_What is needed_
Repeat the listing below in full, exactly as it stands.
___ Source excerpt
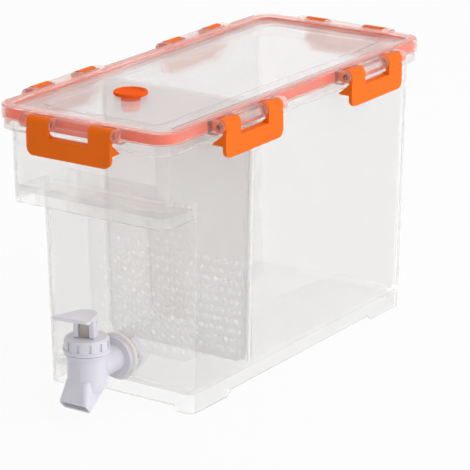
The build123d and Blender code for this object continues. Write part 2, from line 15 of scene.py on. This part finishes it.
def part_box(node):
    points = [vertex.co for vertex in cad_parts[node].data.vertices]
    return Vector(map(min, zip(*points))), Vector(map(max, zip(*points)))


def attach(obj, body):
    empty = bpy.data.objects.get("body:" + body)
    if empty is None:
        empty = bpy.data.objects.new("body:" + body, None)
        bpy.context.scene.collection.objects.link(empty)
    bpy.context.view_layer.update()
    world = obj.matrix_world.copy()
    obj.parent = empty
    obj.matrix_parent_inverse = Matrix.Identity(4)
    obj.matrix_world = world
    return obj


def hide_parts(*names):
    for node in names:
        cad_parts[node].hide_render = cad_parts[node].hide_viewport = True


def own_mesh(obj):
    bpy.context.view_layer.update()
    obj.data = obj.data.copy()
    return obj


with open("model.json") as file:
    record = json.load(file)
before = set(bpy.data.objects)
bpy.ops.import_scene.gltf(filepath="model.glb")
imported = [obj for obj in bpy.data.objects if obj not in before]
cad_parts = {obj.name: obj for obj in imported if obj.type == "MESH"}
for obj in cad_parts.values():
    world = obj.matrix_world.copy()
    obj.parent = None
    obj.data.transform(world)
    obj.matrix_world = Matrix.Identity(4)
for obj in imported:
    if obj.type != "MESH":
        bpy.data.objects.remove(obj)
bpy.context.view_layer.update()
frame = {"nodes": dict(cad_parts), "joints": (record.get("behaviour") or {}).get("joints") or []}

mm = 0.001

# %% [markdown]
# ## Camera
# The photograph was taken from the front right, a little above the lid. Its straight edges give the
# direction, distance and lens. A camera looks along its own minus Z, so its matrix is built from three
# directions: right, up and back. It aims at the middle of the box, at about half its height, and the
# small offsets move it sideways, as the picture is not centred.

# %% Camera
azimuth, elevation, roll = math.radians(34.0945), math.radians(17.8145), math.radians(-0.1305)
distance, aim_height = 1702.27 * mm, 93.8 * mm
shift_right, shift_up = 9.958 * mm, -16.408 * mm
sensor_width, focal_length, far_clip = 36, 202.49, 50

box_low, box_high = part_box("container")
aim = Vector((0, (box_low.y + box_high.y) / 2, aim_height))
back = Vector((math.sin(azimuth) * math.cos(elevation), -math.cos(azimuth) * math.cos(elevation),
               math.sin(elevation)))
level_right = Vector((math.cos(azimuth), math.sin(azimuth), 0))
level_up = back.cross(level_right)
right = math.cos(roll) * level_right + math.sin(roll) * level_up
up = -math.sin(roll) * level_right + math.cos(roll) * level_up

camera_data = bpy.data.cameras.new("camera")
camera_data.sensor_width = sensor_width
camera_data.sensor_fit = "HORIZONTAL"
camera_data.lens = focal_length
camera_data.clip_end = far_clip
camera = bpy.data.objects.new("camera", camera_data)
turn = Matrix((right, up, back)).transposed().to_4x4()
camera.matrix_world = Matrix.Translation(aim + back * distance + level_right * shift_right
                                         + level_up * shift_up) @ turn
bpy.context.scene.collection.objects.link(camera)
bpy.context.scene.camera = camera
bpy.context.scene.view_settings.view_transform = "Standard"
print("camera at mm", [round(v / mm) for v in camera.matrix_world.translation])

# %% [markdown]
# ## A small language for materials
# A material is a tree of nodes. Written out link by link it is hard to read, so two helpers shorten it.
# A `Wire` wraps one output of a node, and lets Python's own + - * stand for Math nodes.

# %% Wire
class Wire:
    """One output of a node. A sum or product of wires is the output of a new Math node."""
    def __init__(self, finish, socket):
        self.finish, self.socket = finish, socket

    def __add__(self, other):
        return self.finish.math("ADD", self, other)

    def __radd__(self, other):
        return self.finish.math("ADD", other, self)

    def __sub__(self, other):
        return self.finish.math("SUBTRACT", self, other)

    def __mul__(self, other):
        return self.finish.math("MULTIPLY", self, other)

    def __rmul__(self, other):
        return self.finish.math("MULTIPLY", other, self)

# %% [markdown]
# A `Finish` is a material, or a world, whose tree is being built. Its methods add the few kinds of node
# that this scene needs, so that a finish below reads as one short sentence.

# %% Finish
class Finish:
    """A node tree under construction: node() adds one node, give() fills the Principled sockets."""
    def __init__(self, name, owner=None):
        self.owner = owner or bpy.data.materials.new(name)
        self.owner.use_nodes = True
        self.tree = self.owner.node_tree
        self.shader = self.tree.nodes.get("Principled BSDF")

    def fill(self, node, values):
        for key, value in values.items():
            if isinstance(value, Wire):
                self.tree.links.new(value.socket, node.inputs[key])
            else:
                node.inputs[key].default_value = value

    def node(self, kind, settings=None, values=None, out=0):
        new = self.tree.nodes.new(kind)
        for key, value in (settings or {}).items():
            setattr(new, key, value)
        self.fill(new, values or {})
        return Wire(self, new.outputs[out])

    def give(self, **sockets):
        self.fill(self.shader, {key.replace("_", " "): value for key, value in sockets.items()})

    def place(self):
        return self.node("ShaderNodeTexCoord", out="Object")

    def split(self, vector):
        parts = self.node("ShaderNodeSeparateXYZ", values={0: vector}).socket.node.outputs
        return [Wire(self, part) for part in parts]

    def noise(self, scale, detail, rough):
        return self.node("ShaderNodeTexNoise", values={
            "Vector": self.place(), "Scale": scale, "Detail": detail, "Roughness": rough})

    def math(self, operation, first, second=0.0, clamp=False):
        return self.node("ShaderNodeMath", {"operation": operation, "use_clamp": clamp},
                         {0: first, 1: second})

    def mix(self, mask, first, second):
        return self.node("ShaderNodeMix", {"data_type": "RGBA"},
                         {"Factor": mask, "A": first, "B": second}, out="Result")

    def tones(self, mask, dark, light):
        return self.mix(mask, (*dark, 1), (*light, 1))

    def bump(self, height, strength, depth):
        return self.node("ShaderNodeBump", values={
            "Height": height, "Strength": strength, "Distance": depth})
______
_Reply_
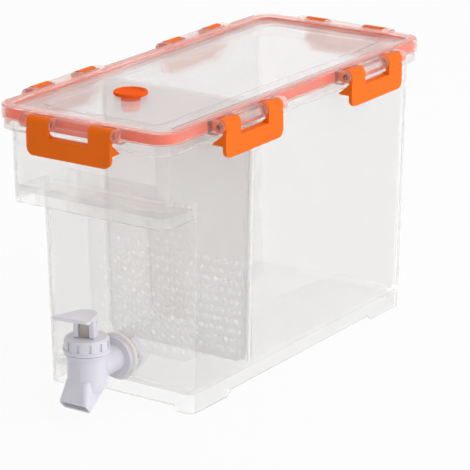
The build123d and Blender code for this object continues. Write part 2, from line 15 of scene.py on. This part finishes it.
def part_box(node):
    points = [vertex.co for vertex in cad_parts[node].data.vertices]
    return Vector(map(min, zip(*points))), Vector(map(max, zip(*points)))


def attach(obj, body):
    empty = bpy.data.objects.get("body:" + body)
    if empty is None:
        empty = bpy.data.objects.new("body:" + body, None)
        bpy.context.scene.collection.objects.link(empty)
    bpy.context.view_layer.update()
    world = obj.matrix_world.copy()
    obj.parent = empty
    obj.matrix_parent_inverse = Matrix.Identity(4)
    obj.matrix_world = world
    return obj


def hide_parts(*names):
    for node in names:
        cad_parts[node].hide_render = cad_parts[node].hide_viewport = True


def own_mesh(obj):
    bpy.context.view_layer.update()
    obj.data = obj.data.copy()
    return obj


with open("model.json") as file:
    record = json.load(file)
before = set(bpy.data.objects)
bpy.ops.import_scene.gltf(filepath="model.glb")
imported = [obj for obj in bpy.data.objects if obj not in before]
cad_parts = {obj.name: obj for obj in imported if obj.type == "MESH"}
for obj in cad_parts.values():
    world = obj.matrix_world.copy()
    obj.parent = None
    obj.data.transform(world)
    obj.matrix_world = Matrix.Identity(4)
for obj in imported:
    if obj.type != "MESH":
        bpy.data.objects.remove(obj)
bpy.context.view_layer.update()
frame = {"nodes": dict(cad_parts), "joints": (record.get("behaviour") or {}).get("joints") or []}

mm = 0.001

# %% [markdown]
# ## Camera
# The photograph was taken from the front right, a little above the lid. Its straight edges give the
# direction, distance and lens. A camera looks along its own minus Z, so its matrix is built from three
# directions: right, up and back. It aims at the middle of the box, at about half its height, and the
# small offsets move it sideways, as the picture is not centred.

# %% Camera
azimuth, elevation, roll = math.radians(34.0945), math.radians(17.8145), math.radians(-0.1305)
distance, aim_height = 1702.27 * mm, 93.8 * mm
shift_right, shift_up = 9.958 * mm, -16.408 * mm
sensor_width, focal_length, far_clip = 36, 202.49, 50

box_low, box_high = part_box("container")
aim = Vector((0, (box_low.y + box_high.y) / 2, aim_height))
back = Vector((math.sin(azimuth) * math.cos(elevation), -math.cos(azimuth) * math.cos(elevation),
               math.sin(elevation)))
level_right = Vector((math.cos(azimuth), math.sin(azimuth), 0))
level_up = back.cross(level_right)
right = math.cos(roll) * level_right + math.sin(roll) * level_up
up = -math.sin(roll) * level_right + math.cos(roll) * level_up

camera_data = bpy.data.cameras.new("camera")
camera_data.sensor_width = sensor_width
camera_data.sensor_fit = "HORIZONTAL"
camera_data.lens = focal_length
camera_data.clip_end = far_clip
camera = bpy.data.objects.new("camera", camera_data)
turn = Matrix((right, up, back)).transposed().to_4x4()
camera.matrix_world = Matrix.Translation(aim + back * distance + level_right * shift_right
                                         + level_up * shift_up) @ turn
bpy.context.scene.collection.objects.link(camera)
bpy.context.scene.camera = camera
bpy.context.scene.view_settings.view_transform = "Standard"
print("camera at mm", [round(v / mm) for v in camera.matrix_world.translation])

# %% [markdown]
# ## A small language for materials
# A material is a tree of nodes. Written out link by link it is hard to read, so two helpers shorten it.
# A `Wire` wraps one output of a node, and lets Python's own + - * stand for Math nodes.

# %% Wire
class Wire:
    """One output of a node. A sum or product of wires is the output of a new Math node."""
    def __init__(self, finish, socket):
        self.finish, self.socket = finish, socket

    def __add__(self, other):
        return self.finish.math("ADD", self, other)

    def __radd__(self, other):
        return self.finish.math("ADD", other, self)

    def __sub__(self, other):
        return self.finish.math("SUBTRACT", self, other)

    def __mul__(self, other):
        return self.finish.math("MULTIPLY", self, other)

    def __rmul__(self, other):
        return self.finish.math("MULTIPLY", other, self)

# %% [markdown]
# A `Finish` is a material, or a world, whose tree is being built. Its methods add the few kinds of node
# that this scene needs, so that a finish below reads as one short sentence.

# %% Finish
class Finish:
    """A node tree under construction: node() adds one node, give() fills the Principled sockets."""
    def __init__(self, name, owner=None):
        self.owner = owner or bpy.data.materials.new(name)
        self.owner.use_nodes = True
        self.tree = self.owner.node_tree
        self.shader = self.tree.nodes.get("Principled BSDF")

    def fill(self, node, values):
        for key, value in values.items():
            if isinstance(value, Wire):
                self.tree.links.new(value.socket, node.inputs[key])
            else:
                node.inputs[key].default_value = value

    def node(self, kind, settings=None, values=None, out=0):
        new = self.tree.nodes.new(kind)
        for key, value in (settings or {}).items():
            setattr(new, key, value)
        self.fill(new, values or {})
        return Wire(self, new.outputs[out])

    def give(self, **sockets):
        self.fill(self.shader, {key.replace("_", " "): value for key, value in sockets.items()})

    def place(self):
        return self.node("ShaderNodeTexCoord", out="Object")

    def split(self, vector):
        parts = self.node("ShaderNodeSeparateXYZ", values={0: vector}).socket.node.outputs
        return [Wire(self, part) for part in parts]

    def noise(self, scale, detail, rough):
        return self.node("ShaderNodeTexNoise", values={
            "Vector": self.place(), "Scale": scale, "Detail": detail, "Roughness": rough})

    def math(self, operation, first, second=0.0, clamp=False):
        return self.node("ShaderNodeMath", {"operation": operation, "use_clamp": clamp},
                         {0: first, 1: second})

    def mix(self, mask, first, second):
        return self.node("ShaderNodeMix", {"data_type": "RGBA"},
                         {"Factor": mask, "A": first, "B": second}, out="Result")

    def tones(self, mask, dark, light):
        return self.mix(mask, (*dark, 1), (*light, 1))

    def bump(self, height, strength, depth):
        return self.node("ShaderNodeBump", values={
            "Height": height, "Strength": strength, "Distance": depth})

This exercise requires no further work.